THE TASK. Count how many lines have the word "this" in them. Reply with that number by itself.

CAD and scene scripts
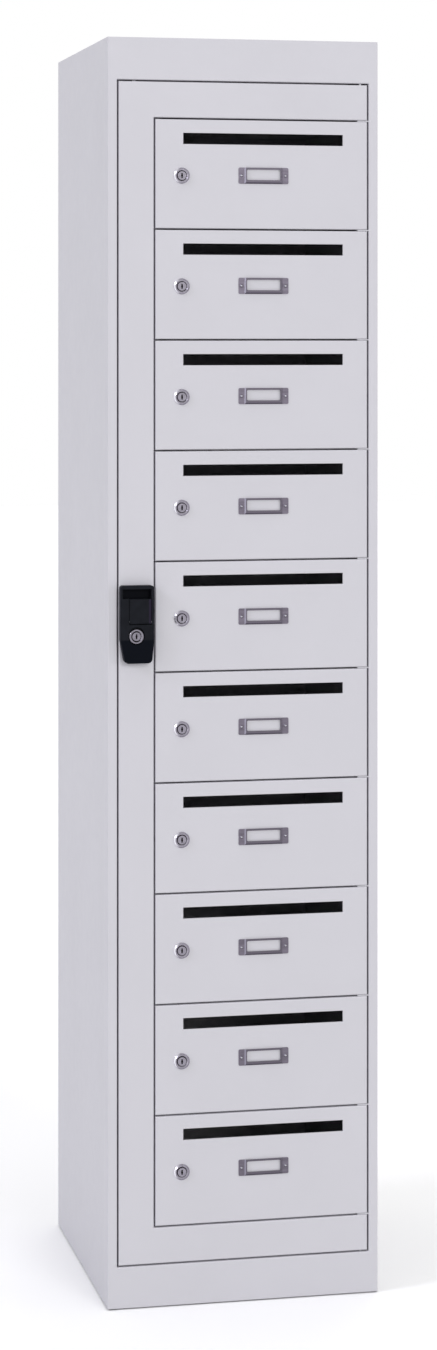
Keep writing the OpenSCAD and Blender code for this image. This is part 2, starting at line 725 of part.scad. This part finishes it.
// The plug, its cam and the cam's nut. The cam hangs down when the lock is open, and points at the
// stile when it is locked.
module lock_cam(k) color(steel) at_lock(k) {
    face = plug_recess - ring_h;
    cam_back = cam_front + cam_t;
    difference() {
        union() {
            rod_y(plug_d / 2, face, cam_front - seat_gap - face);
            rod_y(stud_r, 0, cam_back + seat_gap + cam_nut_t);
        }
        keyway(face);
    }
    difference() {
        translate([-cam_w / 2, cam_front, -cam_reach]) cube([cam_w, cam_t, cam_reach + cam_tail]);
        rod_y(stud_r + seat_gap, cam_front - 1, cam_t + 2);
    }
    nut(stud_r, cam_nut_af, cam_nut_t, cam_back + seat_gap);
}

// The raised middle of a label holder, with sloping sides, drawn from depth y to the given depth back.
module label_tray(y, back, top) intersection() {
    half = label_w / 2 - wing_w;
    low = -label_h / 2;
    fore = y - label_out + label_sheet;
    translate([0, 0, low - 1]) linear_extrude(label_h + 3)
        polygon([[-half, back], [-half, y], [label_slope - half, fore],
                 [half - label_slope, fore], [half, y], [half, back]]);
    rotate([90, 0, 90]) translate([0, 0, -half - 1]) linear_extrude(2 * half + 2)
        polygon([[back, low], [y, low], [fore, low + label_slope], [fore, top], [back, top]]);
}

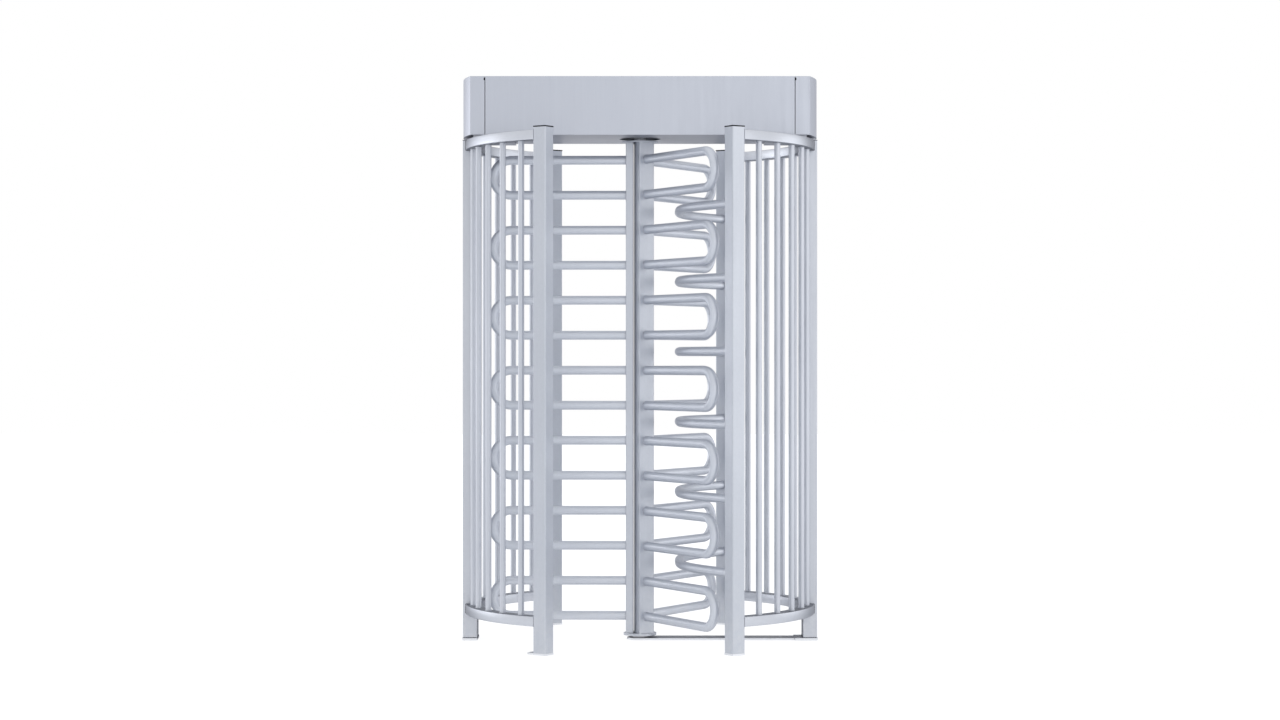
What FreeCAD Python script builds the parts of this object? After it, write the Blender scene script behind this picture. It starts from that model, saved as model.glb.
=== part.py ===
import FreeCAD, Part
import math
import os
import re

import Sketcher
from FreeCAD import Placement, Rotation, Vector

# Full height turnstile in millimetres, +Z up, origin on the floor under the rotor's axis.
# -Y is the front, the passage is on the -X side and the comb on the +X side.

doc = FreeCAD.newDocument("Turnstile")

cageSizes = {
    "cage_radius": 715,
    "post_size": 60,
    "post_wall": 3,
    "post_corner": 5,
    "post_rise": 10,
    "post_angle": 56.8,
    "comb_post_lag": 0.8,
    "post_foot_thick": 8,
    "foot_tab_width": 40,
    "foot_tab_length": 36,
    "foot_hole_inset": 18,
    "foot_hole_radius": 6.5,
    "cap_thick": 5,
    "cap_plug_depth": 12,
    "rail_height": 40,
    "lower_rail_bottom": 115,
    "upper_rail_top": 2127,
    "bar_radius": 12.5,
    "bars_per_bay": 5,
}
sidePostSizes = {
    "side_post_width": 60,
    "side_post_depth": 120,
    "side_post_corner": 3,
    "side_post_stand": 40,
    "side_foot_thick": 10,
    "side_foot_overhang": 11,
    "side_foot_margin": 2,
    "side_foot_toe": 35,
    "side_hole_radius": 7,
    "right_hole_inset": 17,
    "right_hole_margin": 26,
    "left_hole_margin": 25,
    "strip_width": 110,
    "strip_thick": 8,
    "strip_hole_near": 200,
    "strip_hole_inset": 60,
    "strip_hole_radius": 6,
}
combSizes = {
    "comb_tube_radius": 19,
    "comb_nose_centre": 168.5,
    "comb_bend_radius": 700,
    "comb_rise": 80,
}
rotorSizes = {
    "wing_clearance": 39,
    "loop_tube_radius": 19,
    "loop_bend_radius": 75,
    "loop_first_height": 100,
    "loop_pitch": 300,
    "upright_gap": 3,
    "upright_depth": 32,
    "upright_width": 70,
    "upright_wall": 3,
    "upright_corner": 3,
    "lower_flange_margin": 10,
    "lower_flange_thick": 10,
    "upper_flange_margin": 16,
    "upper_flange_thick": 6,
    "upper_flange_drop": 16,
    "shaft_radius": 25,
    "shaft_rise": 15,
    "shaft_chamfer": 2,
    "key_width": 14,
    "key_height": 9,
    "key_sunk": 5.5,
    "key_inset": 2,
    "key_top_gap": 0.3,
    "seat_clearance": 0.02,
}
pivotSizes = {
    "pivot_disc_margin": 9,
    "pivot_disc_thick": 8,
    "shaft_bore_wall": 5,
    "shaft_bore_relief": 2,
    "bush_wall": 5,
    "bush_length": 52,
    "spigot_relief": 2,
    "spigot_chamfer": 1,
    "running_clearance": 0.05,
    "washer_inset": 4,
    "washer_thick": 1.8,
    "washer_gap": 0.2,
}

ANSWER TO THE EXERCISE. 2